What a good fix would look like


If I were advising the LinkedIn team (or working on UI/UX), here’s how I’d solve this:


  • Offer a toggle: Let users switch between system keyboard and in-app keyboard.


  • Build feature parity: If you insist on a custom keyboard, include swipe typing, autocorrect, predictive text, all the niceties of the system keyboard.


  • Make sure accessibility tools still work (screen readers, high-contrast mode, screen magnification, etc.).


  • Roll out UI changes as an opt-in beta, not enforced for everyone.


  • Listen to user feedback before full deployment, if complaints spike, reconsider replacing the keyboard.


Here's someone else walking through the same problem


If you prefer a visual explanation, this short walkthrough shows the issues with LinkedIn’s default keyboard and some of the workarounds you can try today. Worth a watch.

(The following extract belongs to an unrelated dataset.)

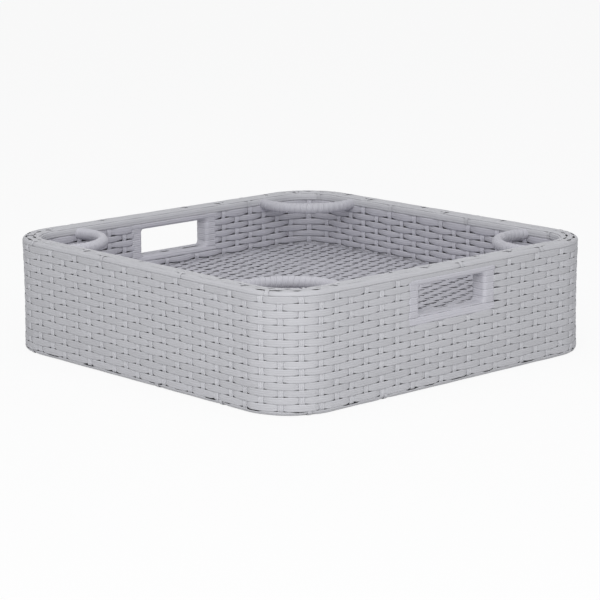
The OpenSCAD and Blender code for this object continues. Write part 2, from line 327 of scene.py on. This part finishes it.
def inner_wall(s, z, out):
    """The wall's inner face."""
    turn, inset, level = rounded_edge(z)
    x, y = outline(s, R_INNER, inset - out * np.cos(turn))
    return np.stack([x, y, level + out * np.sin(turn)], -1)


def floor_face(y, x, out):
    """The top of the tray's floor."""
    return np.stack([x, y, FLOOR_HIGH.z + out], -1)


def base_face(y, x, out):
    """The underside of the tray."""
    return np.stack([x, y, BASE_LOW.z - out], -1)


def swapped(place):
    """The same surface for strands that run the other way over it."""
    return lambda along, across, out: place(across, along, out)


def turned(place, angle):
    """The same surface turned round the vertical axis through the middle of the tray."""
    c, s = math.cos(angle), math.sin(angle)

    def placed(along, across, out):
        p = place(along, across, out)
        return np.stack([p[..., 0] * c - p[..., 1] * s, p[..., 0] * s + p[..., 1] * c, p[..., 2]], -1)
    return placed


def profile(corners, radii):
    """Rounded path through corner points in r and z: a function from the distance along it to points
    and outward normals, and its length."""
    pieces = []
    start = np.array(corners[0], float)
    for i in range(1, len(corners) - 1):
        before, here, after = (np.array(corners[j], float) for j in (i - 1, i, i + 1))
        into = (here - before) / np.linalg.norm(here - before)
        away = (after - here) / np.linalg.norm(after - here)
        turn = math.acos(np.clip(into @ away, -1, 1))
        back = radii[i - 1] * math.tan(turn / 2)
        pieces.append(("line", start, here - into * back))
        side = 1 if into[0] * away[1] - into[1] * away[0] > 0 else -1
        centre = here - into * back + radii[i - 1] * side * np.array([-into[1], into[0]])
        pieces.append(("arc", centre, radii[i - 1], into, turn, side))
        start = here + away * back
    pieces.append(("line", start, np.array(corners[-1], float)))
    lengths = [np.linalg.norm(p[2] - p[1]) if p[0] == "line" else p[2] * p[4] for p in pieces]
    starts = np.concatenate([[0], np.cumsum(lengths)])

    def at(t):
        t = np.asarray(t, float)
        point = np.zeros(t.shape + (2,))
        normal = np.zeros(t.shape + (2,))
        for k, piece in enumerate(pieces):
            here = (t >= starts[k]) | (k == 0)
            d = (t - starts[k])[..., None]
            if piece[0] == "line":
                way = piece[2] - piece[1]
                way = way / np.linalg.norm(way)
                p = piece[1] + d * way
                n = np.broadcast_to([way[1], -way[0]], p.shape)
            else:
                _, centre, radius, into, turn, side = piece
                a = np.clip(d, -1, radius * turn) / radius * side
                way = np.concatenate([into[0] * np.cos(a) - into[1] * np.sin(a),
                                      into[0] * np.sin(a) + into[1] * np.cos(a)], -1)
                n = np.stack([way[..., 1], -way[..., 0]], -1)
                p = centre + radius * side * n
            point = np.where(here[..., None], p, point)
            normal = np.where(here[..., None], n, normal)
        return point, normal
    return at, starts[-1]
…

How To Fix Keyboard On LinkedIn App 2023

Conclusion: You don’t have to suffer through a bad keyboard


Yes, LinkedIn likely shipped a custom keyboard to support games, reactions, and in-app features. That might make sense from their side. But for many users, it feels like a downgrade compared with the stable, smooth system keyboards we trust.


The good news: you don’t have to wait for LinkedIn to fix it. Use a browser, a hardware keyboard, copy-paste from another app, or simply avoid the parts of LinkedIn that trigger the custom keyboard.


And if you care, speak up. A clear bug report (with version numbers, device info, reproducible steps, and a short video) is far more useful than vague complaints.